The market for financial forecasts is driven by a psychological need to reduce uncertainty, not a demand for accuracy. Pundits who offer confident, black-and-white predictions thrive because they soothe this anxiety. This is why the industry persists despite a terrible track record; it's selling a feeling, not a result.

Unlike previous technologies like the internet or smartphones, which enjoyed years of positive perception before scrutiny, the AI industry immediately faced a PR crisis of its own making. Leaders' early and persistent "AI will kill everyone" narratives, often to attract capital, have framed the public conversation around fear from day one.

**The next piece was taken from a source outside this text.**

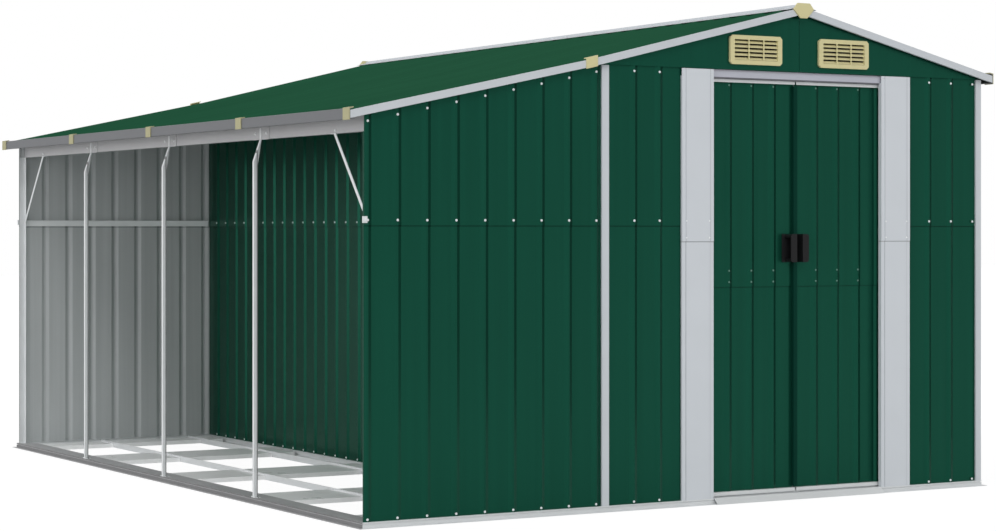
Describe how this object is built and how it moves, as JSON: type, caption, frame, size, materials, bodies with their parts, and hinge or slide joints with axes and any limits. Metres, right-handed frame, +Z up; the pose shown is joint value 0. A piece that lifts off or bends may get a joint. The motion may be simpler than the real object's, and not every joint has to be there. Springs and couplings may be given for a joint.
{
  "type": "metal storage shed with lean-to",
  "caption": "Green ribbed steel shed with a grey-trimmed gable roof, sliding double doors and an open-sided lean-to on slim posts.",
  "frame": {"origin": "middle of the bounding box at ground level", "axes": "+X right along the front, +Y back along the ridge, +Z up"},
  "size_m": [2.7306, 3.4456, 1.786],
  "materials": {
    "wall_green": "satin",
    "roof_green": "satin",
    "trim_grey": "satin",
    "clip_beige": "matte",
    "zinc_frame": "satin",
    "handle_black": "matte"
  },
  "bodies": {
    "shed": {"base_rails_ends": "zinc_frame", "base_rails_sides": "zinc_frame", "base_rail_middle": "zinc_frame", "floor_beams": "zinc_frame", "floor_plates": "zinc_frame", "threshold": "zinc_frame", "leanto_front_wall": "wall_green", "leanto_back_wall": "wall_green", "leanto_end_posts": "zinc_frame", "open_side_posts": "zinc_frame", "eaves_beam": "zinc_frame", "corner_braces": "zinc_frame", "middle_rails": "zinc_frame", "top_rails": "zinc_frame", "shed_left_wall": "wall_green", "shed_right_wall": "wall_green", "shed_back_wall": "wall_green", "front_wall_left": "wall_green", "front_wall_right": "wall_green", "door_jambs": "trim_grey", "front_gable": "wall_green", "back_gable": "wall_green", "gable_vents": "clip_beige", "seam_strips": "trim_grey", "corner_strips": "trim_grey", "roof_purlins": "zinc_frame", "roof_sheet_leanto": "roof_green", "roof_sheet_left": "roof_green", "roof_sheet_right": "roof_green", "ridge_cap": "trim_grey", "rake_trims": "trim_grey", "eave_trims": "trim_grey", "ridge_end_caps": "clip_beige", "rake_clips": "clip_beige", "eave_clips": "clip_beige", "door_header": "zinc_frame", "door_sill": "zinc_frame"},
    "left_door": {"left_door_panel": "wall_green", "left_door_frame": "zinc_frame", "left_door_handle": "handle_black", "door_cover_strip": "wall_green"},
    "right_door": {"right_door_panel": "wall_green", "right_door_frame": "zinc_frame", "right_door_handle": "handle_black"}
  },
  "joints": [
    {"name": "left_door_slide", "type": "slide", "parent": "shed", "child": "left_door", "axis": [-1, 0, 0], "range_m": [0, 0.31]},
    {"name": "right_door_slide", "type": "slide", "parent": "shed", "child": "right_door", "axis": [1, 0, 0], "range_m": [0, 0.31]}
  ]
}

Negative AI scenarios are more persuasive than utopian ones because of inherent cognitive biases. The "seen vs. unseen" bias makes it easier to visualize existing job losses than to imagine new job creation. The "fixed-pie fallacy" incorrectly frames economic growth and productivity gains as zero-sum.

To combat the natural bias towards pessimism and catastrophizing in analysis, one should always ask, 'What could go right?' This mental model forces a consideration of optimistic outcomes, which history shows have generally been more accurate. People who have bet on positive developments have consistently outperformed the pessimists.

AI leaders' apocalyptic messaging about sentient AI and job destruction is a strategy to attract massive investment and potentially trigger regulatory capture. This "AB testing" of messages creates a severe PR problem, making AI deeply unpopular with the public.

The podcast argues that media platforms dependent on advertising revenue have misaligned interests with the public. To maximize engagement, they amplify fear and negative narratives, creating a sense of societal dread and low confidence, even when objective metrics like the economy are strong.

Journalism's inherent bias toward sudden, negative events creates a pessimistic worldview. It overlooks slow, incremental improvements that compound over time, which data analysis reveals. This explains why data-oriented fields like economics are often more optimistic.